↓↓↓

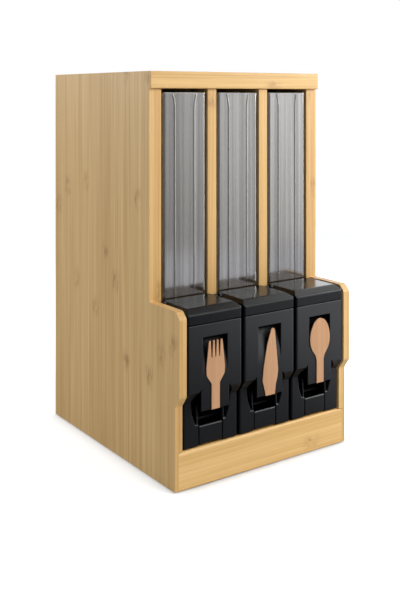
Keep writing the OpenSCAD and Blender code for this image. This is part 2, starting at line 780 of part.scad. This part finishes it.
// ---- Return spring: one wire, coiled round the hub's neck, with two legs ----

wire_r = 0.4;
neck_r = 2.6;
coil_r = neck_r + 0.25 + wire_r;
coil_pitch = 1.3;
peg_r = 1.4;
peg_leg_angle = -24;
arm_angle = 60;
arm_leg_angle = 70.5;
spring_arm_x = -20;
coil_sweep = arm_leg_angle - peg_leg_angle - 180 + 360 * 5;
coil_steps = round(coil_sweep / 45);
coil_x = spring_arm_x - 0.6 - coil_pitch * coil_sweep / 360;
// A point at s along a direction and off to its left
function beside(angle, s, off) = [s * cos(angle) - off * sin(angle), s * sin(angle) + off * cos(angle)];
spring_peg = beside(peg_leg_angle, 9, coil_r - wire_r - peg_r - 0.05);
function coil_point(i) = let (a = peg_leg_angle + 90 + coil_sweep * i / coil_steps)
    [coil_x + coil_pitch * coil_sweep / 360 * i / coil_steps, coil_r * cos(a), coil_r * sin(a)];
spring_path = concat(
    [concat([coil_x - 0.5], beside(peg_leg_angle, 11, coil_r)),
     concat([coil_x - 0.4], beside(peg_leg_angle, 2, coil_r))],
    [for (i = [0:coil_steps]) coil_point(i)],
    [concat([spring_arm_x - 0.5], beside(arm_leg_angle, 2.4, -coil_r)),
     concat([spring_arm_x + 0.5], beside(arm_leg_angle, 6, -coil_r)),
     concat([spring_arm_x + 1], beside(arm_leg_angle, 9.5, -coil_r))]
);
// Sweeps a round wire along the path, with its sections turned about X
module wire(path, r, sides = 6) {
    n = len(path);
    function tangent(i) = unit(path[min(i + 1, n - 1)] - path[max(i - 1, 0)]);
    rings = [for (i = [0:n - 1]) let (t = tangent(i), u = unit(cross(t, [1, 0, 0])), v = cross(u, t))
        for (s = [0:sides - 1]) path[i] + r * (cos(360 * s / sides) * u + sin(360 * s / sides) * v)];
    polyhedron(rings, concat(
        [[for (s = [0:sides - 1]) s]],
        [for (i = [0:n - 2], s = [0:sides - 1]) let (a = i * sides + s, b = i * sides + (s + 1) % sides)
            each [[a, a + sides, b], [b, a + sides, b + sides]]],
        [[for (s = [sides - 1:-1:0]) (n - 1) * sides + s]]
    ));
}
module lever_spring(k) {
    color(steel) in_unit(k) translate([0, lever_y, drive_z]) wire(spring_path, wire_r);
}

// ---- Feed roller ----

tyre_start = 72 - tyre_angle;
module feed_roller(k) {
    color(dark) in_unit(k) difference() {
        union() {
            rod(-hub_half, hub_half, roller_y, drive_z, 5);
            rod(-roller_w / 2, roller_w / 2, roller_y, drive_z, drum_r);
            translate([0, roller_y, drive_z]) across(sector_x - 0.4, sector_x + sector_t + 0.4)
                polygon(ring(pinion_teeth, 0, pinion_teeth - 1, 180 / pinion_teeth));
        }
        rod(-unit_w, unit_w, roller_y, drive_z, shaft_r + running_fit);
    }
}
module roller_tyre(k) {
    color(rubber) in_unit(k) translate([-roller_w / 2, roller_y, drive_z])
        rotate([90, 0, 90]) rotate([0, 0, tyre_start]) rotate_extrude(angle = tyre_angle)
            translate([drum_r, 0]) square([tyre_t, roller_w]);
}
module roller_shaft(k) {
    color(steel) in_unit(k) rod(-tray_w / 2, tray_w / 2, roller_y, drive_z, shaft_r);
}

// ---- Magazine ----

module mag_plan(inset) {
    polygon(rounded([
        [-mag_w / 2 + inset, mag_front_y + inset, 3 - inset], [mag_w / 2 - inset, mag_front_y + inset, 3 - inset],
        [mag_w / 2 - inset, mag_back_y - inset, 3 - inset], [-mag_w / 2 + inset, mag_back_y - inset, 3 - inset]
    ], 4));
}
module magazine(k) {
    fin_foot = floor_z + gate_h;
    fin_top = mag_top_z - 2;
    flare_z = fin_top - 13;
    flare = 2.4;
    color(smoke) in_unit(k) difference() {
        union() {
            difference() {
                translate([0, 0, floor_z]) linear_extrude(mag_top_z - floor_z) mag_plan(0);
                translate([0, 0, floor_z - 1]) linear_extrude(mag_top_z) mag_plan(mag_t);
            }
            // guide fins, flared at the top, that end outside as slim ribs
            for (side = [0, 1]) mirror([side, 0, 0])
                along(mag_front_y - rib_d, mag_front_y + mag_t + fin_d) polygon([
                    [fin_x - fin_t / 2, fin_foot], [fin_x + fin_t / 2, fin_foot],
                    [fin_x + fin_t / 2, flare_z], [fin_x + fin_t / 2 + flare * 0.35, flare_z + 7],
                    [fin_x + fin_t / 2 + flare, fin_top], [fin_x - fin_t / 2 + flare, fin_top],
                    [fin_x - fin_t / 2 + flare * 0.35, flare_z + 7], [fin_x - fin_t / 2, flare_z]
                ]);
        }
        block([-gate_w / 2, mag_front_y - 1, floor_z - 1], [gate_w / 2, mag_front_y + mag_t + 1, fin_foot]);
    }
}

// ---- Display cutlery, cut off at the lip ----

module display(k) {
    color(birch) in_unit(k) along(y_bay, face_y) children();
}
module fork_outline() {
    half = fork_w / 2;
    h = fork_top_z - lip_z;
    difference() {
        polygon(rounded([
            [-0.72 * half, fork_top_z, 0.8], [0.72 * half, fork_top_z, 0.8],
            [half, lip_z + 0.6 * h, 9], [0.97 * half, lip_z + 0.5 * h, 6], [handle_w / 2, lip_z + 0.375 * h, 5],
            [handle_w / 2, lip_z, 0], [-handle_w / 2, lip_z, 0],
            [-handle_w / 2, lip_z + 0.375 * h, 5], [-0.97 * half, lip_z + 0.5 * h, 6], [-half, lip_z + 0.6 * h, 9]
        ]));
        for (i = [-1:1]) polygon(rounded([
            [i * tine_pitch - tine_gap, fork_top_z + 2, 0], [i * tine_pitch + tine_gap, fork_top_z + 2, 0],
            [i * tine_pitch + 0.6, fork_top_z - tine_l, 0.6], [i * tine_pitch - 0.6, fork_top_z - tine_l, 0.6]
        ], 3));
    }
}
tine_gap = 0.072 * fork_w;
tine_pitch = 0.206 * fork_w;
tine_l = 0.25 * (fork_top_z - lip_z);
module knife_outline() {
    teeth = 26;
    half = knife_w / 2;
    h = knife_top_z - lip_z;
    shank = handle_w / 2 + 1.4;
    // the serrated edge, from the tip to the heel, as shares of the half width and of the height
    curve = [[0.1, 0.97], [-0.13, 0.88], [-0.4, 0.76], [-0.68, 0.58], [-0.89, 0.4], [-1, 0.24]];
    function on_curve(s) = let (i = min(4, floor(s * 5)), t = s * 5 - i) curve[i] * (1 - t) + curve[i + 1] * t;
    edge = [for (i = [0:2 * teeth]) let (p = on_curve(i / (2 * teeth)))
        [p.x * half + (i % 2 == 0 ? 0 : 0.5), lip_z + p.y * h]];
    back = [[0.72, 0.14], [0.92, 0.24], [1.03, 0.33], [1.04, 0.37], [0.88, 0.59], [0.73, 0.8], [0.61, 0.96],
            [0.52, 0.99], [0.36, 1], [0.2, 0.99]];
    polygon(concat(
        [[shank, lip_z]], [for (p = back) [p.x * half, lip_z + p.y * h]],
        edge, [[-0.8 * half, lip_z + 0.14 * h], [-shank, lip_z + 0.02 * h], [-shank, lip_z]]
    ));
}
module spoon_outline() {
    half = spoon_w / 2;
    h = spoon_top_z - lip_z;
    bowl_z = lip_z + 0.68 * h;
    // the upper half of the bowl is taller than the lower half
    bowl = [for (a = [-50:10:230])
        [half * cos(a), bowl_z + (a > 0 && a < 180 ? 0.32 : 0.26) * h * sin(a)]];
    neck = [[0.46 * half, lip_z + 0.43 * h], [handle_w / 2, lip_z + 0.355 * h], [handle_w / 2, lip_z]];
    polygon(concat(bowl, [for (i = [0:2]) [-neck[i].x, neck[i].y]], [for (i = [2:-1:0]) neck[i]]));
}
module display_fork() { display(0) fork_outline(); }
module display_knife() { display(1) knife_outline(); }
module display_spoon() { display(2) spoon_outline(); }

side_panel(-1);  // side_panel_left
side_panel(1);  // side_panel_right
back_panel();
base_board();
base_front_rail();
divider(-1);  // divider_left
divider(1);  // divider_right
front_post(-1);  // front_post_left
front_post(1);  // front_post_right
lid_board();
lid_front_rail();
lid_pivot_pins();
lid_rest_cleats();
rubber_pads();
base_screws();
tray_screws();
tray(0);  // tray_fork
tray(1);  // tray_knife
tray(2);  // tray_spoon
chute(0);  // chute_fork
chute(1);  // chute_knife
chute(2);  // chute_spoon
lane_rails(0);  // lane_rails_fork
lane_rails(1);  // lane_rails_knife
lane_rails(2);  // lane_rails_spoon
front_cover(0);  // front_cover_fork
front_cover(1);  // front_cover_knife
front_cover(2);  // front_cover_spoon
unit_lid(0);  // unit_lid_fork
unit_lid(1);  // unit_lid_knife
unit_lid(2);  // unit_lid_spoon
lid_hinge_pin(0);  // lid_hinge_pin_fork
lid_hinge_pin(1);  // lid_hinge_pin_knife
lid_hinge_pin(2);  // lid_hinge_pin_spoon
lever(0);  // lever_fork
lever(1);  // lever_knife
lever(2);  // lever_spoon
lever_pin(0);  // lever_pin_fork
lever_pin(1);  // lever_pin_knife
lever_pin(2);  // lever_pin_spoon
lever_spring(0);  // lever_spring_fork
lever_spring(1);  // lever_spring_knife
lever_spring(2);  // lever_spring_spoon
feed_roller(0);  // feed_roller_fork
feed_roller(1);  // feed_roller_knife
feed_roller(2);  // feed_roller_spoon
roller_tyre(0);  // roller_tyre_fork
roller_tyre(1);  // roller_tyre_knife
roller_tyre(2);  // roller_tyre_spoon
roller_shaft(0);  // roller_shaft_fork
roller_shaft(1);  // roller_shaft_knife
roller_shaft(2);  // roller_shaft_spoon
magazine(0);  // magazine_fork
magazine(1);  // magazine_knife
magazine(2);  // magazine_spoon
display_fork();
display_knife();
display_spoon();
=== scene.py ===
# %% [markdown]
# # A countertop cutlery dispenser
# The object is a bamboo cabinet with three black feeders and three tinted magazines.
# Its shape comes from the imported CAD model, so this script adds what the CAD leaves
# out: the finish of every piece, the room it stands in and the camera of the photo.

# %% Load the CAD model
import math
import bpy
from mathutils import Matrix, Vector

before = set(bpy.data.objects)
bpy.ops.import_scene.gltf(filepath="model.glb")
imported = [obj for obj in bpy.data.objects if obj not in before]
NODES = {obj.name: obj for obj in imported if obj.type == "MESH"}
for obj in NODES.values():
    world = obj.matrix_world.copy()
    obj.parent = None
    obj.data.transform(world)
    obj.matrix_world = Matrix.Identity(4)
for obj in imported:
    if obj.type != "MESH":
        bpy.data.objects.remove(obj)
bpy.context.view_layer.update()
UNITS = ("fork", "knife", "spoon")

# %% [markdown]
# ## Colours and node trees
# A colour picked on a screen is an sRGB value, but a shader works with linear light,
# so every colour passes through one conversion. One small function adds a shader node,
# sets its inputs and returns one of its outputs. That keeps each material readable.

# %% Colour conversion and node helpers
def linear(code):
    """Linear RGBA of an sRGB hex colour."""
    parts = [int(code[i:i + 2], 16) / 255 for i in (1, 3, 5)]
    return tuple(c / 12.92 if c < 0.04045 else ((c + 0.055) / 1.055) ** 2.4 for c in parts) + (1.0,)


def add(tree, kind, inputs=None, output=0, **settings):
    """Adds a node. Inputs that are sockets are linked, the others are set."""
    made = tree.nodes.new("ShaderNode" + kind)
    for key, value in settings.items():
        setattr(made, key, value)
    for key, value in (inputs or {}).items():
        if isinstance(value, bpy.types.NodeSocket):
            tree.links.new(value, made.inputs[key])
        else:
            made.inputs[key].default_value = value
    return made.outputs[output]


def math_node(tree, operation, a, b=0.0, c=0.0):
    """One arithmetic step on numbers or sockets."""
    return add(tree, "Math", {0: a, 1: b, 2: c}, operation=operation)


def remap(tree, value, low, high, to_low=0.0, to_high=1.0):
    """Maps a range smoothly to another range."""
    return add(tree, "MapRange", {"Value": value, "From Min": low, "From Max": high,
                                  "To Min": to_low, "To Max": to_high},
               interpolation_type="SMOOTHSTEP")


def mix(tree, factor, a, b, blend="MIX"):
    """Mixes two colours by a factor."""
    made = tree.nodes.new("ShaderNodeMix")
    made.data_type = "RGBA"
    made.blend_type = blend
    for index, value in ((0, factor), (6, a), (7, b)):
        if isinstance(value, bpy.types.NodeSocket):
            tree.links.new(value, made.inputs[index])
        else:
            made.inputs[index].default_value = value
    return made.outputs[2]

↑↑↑
↓↓↓

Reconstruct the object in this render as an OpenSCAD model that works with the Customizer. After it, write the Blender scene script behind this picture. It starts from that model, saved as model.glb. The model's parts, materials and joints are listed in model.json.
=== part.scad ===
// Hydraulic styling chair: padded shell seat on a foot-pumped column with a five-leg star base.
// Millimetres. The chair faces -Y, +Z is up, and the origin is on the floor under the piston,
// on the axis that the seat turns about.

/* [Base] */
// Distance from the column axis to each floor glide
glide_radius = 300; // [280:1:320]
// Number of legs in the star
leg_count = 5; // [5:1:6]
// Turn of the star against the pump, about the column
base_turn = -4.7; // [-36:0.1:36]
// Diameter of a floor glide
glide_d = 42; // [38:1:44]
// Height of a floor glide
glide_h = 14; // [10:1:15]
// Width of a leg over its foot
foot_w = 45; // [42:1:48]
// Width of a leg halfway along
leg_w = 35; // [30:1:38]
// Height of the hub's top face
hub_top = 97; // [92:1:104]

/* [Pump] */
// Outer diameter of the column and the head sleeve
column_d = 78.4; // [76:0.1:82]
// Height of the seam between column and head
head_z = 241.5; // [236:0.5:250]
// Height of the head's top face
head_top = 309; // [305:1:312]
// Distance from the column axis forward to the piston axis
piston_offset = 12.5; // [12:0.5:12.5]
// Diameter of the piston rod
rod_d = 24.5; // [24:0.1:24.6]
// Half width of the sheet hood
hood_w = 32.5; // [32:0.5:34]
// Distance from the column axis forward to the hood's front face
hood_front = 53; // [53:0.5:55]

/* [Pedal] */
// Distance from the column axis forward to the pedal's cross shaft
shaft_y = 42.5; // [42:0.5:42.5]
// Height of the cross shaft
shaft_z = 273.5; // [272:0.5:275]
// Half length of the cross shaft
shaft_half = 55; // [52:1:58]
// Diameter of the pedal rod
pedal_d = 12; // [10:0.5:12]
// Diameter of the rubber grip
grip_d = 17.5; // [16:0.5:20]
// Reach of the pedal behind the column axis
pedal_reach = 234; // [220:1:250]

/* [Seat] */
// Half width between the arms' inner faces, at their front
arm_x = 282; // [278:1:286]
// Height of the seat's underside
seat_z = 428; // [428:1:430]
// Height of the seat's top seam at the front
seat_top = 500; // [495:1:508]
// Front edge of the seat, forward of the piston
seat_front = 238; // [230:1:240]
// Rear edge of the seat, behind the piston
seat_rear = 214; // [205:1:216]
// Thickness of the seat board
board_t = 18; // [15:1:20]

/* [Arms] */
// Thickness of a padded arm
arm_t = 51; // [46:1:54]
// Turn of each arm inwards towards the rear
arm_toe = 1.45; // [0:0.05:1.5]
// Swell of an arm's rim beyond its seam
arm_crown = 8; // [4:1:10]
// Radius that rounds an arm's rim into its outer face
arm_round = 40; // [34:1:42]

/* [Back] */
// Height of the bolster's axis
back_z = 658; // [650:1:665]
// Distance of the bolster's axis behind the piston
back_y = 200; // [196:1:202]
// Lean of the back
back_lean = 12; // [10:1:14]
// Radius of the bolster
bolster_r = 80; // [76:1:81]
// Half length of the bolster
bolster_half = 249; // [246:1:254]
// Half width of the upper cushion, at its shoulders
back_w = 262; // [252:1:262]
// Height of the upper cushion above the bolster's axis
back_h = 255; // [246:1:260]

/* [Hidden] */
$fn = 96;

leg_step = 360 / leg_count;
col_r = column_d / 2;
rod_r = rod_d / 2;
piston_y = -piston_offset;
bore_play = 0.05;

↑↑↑

**EXERCISE INSTRUCTIONS:**
Above are the records; from them, give again exactly the lines from the one containing "Keep writing the" to the one containing "Return spring: one", both lines included, and nothing more.

**SOLUTION FOR THIS PROBLEM:**
Keep writing the OpenSCAD and Blender code for this image. This is part 2, starting at line 780 of part.scad. This part finishes it.
// ---- Return spring: one wire, coiled round the hub's neck, with two legs ----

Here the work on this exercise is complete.